Slavery a part of 18th-century Virginia society



Slavery was an integral part of 18th-century Virginia society. Attitudes and class structure legitimized a slave system based on color of skin; slavery touched virtually all aspects of life in 18th-century Virginia. Beginning with the arrival of the first Africans in Jamestown in 1619, an initially unplanned system of hereditary bondage for blacks gradually developed. Over the course of 150 years, slavery became entrenched in Virginia society, increasingly supported by a series of restrictive laws and reinforced by the teachings of the community and family.



Slavery was the foundation of Virginia's agricultural system and essential to its economic viability. Initially, planters bought slaves primarily to raise tobacco for export. By the last quarter of the 18th century, wealthy Virginia farmers were using slave labor in a diversified agricultural regime. Enslaved African Americans also worked as skilled tradesmen in the countryside and in the capital city of Williamsburg. Many also served as domestics in the households of wealthier white Virginians.
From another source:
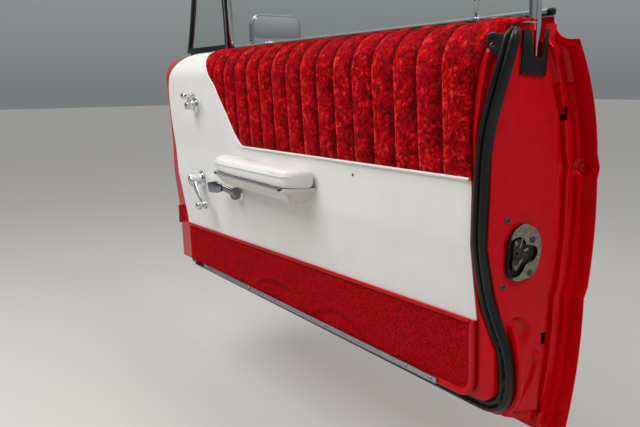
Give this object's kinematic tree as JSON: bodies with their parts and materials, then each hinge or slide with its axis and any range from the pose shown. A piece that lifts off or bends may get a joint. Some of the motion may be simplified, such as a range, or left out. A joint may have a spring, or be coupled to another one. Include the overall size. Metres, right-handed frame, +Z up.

The constant interaction between black slaves and white masters (as well as blacks and whites in general) created an interdependence that led to the development of a distinctive Virginia culture. That interdependence was as destructive as it was unequal. The horrors endured by enslaved African Americans, whether physical or mental, were numerous. White Virginians were caught up in a system that measured social distinction based upon ownership of slaves. Economic reliance on slavery, fears about the consequences of emancipation, and unyielding racial prejudice and cultural bias all contributed to the continuation of slavery in an era of independence.